Hortonworks Chief Executive Rob Bearden (pictured above) will talk up the company’s goal to become the leading company that helps companies manage all their data in one place when he keynotes the Hadoop Summit his company and Yahoo are hosting June 28-30 in San Jose, Calif. (* Disclosure below.)

In an interview with SiliconANGLE, Bearden described Hortonworks’ increasingly expansive corporate strategy, how the company aims to keep up with new big data technologies and why being a public company provides an edge over competitors. This is an edited version of the interview. (And you can view another interview with Bearden by SiliconANGLE Media co-CEO John Furrier, and in the linked YouTube video below.)


Q: What’s the megatrend you’re betting on here, and how is Hortonworks trying to address the opportunity?

A: We are focused on being able to bring all data under management. That begins with the data from the point of origin, like a sensor or a clickstream or even a video, and bringing that under management, engaging with that data while it’s in motion, and processing it to make decisions. That can transform customers’ business models from being reactive to their customer post-transaction to being more interactive with their customers and their supply chain pre-transaction.

Q: To what extent are companies able to capture all that data, which they used to have to throw away because storage was relatively more expensive, in a useful way and make sense of it?

A: That’s the power of Hadoop. Even five years ago, it wasn’t pragmatic to bring that volume of data under management of traditional data platforms. As Hadoop emerged as an enterprise-viable data platform, you could now bring that data under management for a fraction of the cost of managing and processing it.

Now many new use cases emerge because of the power of Hadoop to be predictive about what our customers are doing. We can have a common view of all our relationships with customers.

Q: Are customers trying to automate existing processes with this technology, or are they finding fundamentally new things they can do as a result of having control over all this data?

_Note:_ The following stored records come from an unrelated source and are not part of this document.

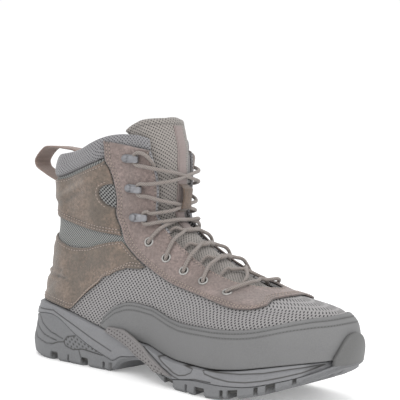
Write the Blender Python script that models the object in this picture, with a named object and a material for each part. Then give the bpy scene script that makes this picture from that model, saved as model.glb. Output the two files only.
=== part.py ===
"""Tactical boot, a right shoe, as an assembly of the pieces that a maker puts together.

Metres, +Z up, toe along +X, lateral side along -Y, medial side along +Y.
Along the shoe, lengths are measured from the back of the outsole. A level is a height in shares of
UPPER_HEIGHT above HEEL_STACK, and a reach is a share of the upper's own length at that height,
0 at the back of the heel and 1 at the front. An angle runs round the last: 0 at the back of the
heel, pi at the front, the lateral side between them and the medial side past pi.
"""
from collections import namedtuple
import math

import bpy
import bmesh
import numpy as np
from mathutils import Matrix, Vector

# Driving sizes
SOLE_LENGTH = 0.305
BALL_WIDTH = 0.112
HEEL_STACK = 0.047
UPPER_HEIGHT = 0.146
TOE_SPRING = 0.034
ARCH_RISE = 0.015
HEEL_BEVEL = 0.005
TREAD_EDGE = 0.003
LUG_DEPTH = 0.0045
WALL = 0.0022
OVERLAY = 0.0014
RAND_HEIGHT = 0.030
BUMPER_THICK = 0.003
BUMPER_HEIGHT = 0.017
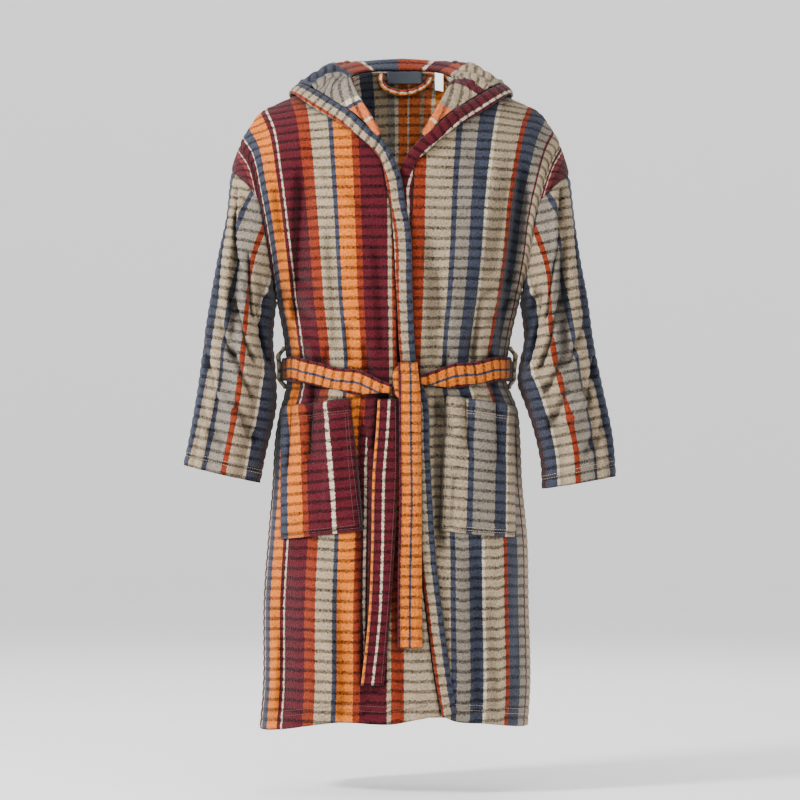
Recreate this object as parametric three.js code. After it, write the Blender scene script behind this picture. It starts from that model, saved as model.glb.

A: Both. A simple use case is just mass storage and fast retrieval against a very large data set at probably a tenth of the price point of traditional technologies. Much higher-value uses cases quickly emerged, like being able to have a 360-degree view of all of their data. With traditional customer relationship platforms, there’s one view of the customer in the dot-com or procurement platform. There’s another in the retail system. There’s another in the inventory system.

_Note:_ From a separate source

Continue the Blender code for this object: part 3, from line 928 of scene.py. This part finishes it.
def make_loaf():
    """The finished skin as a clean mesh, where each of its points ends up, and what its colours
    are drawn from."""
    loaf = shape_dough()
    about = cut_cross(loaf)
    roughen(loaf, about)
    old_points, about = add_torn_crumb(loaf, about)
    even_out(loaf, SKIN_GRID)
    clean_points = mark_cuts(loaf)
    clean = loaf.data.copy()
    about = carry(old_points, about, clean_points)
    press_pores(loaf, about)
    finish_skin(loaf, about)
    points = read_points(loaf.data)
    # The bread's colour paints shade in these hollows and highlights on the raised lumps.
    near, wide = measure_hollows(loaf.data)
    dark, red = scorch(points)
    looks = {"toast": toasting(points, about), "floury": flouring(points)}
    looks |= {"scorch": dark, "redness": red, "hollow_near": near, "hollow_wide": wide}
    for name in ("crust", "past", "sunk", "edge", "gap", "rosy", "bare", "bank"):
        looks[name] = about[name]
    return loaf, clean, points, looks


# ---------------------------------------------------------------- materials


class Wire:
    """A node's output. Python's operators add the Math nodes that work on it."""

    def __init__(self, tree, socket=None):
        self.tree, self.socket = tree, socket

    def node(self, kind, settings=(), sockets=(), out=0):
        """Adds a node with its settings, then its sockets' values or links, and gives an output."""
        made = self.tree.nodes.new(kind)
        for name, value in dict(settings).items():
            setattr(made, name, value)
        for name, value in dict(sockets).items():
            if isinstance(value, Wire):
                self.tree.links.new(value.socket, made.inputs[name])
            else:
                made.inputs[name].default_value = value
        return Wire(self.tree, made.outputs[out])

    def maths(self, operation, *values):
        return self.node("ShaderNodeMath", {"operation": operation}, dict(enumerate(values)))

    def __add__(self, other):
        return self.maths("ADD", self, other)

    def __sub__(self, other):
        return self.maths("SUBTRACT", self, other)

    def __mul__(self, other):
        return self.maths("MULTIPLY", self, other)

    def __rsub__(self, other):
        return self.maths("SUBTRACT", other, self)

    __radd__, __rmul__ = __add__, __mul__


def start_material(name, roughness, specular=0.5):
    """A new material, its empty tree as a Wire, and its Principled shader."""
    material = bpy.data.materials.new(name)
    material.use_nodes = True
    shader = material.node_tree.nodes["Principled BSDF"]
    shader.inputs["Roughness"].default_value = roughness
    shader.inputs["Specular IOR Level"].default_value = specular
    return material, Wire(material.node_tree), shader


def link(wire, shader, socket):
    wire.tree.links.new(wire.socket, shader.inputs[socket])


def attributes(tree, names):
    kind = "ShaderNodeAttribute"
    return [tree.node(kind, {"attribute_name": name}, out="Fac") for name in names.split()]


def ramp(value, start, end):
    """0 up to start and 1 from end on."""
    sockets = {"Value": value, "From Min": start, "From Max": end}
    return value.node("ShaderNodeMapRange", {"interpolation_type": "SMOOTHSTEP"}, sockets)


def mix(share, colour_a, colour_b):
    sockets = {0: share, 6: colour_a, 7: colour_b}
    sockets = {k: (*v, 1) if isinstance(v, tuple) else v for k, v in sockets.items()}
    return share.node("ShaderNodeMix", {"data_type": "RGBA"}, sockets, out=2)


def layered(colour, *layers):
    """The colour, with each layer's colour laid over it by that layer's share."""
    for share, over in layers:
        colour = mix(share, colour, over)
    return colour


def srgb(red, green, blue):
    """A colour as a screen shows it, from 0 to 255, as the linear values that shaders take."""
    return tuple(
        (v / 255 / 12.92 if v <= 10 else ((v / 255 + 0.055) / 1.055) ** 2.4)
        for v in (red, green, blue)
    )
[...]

By leveraging Hadoop, you can bring all of those customer relationship views onto a central golden record about that customer, and be able to create a better customer experience, sell them more, faster and at a better margin.

Q: That sounds like a typical retail situation. Any examples in other industries?

A: Take the oil and gas industry. They never had the ability to understand what was happening on the rig in real time and be able to compare that against the common standards for drilling volumes, patterns and chemical makeups they’re trying to accomplish with each of the crude varieties. Today, they can make a real-time decision based on their libraries of goal sets what they want to do on that rig at the very instant they start pumping that crude and determine if they need to do maintenance later or in real time, to optimize the uptime and the pumping volumes. These companies can see from $100 million to $500 million a year in value with that real-time visibility on all that data all at once.

I could do the same with automotive, healthcare, financial services. Being able to bring all of the data under management from point of origination to point of rest transforms virtually every industry and allows them to evolve into new business models.

Q: How do you contend with customers’ organizational resistance to new business models?

A: This is one of those megatrends we’re betting on: Data becomes the new oil. They realize if they don’t embrace it, they die. Or if they don’t die, they certainly get left behind.

Q: Where do you see the biggest opportunity as a company in open source software?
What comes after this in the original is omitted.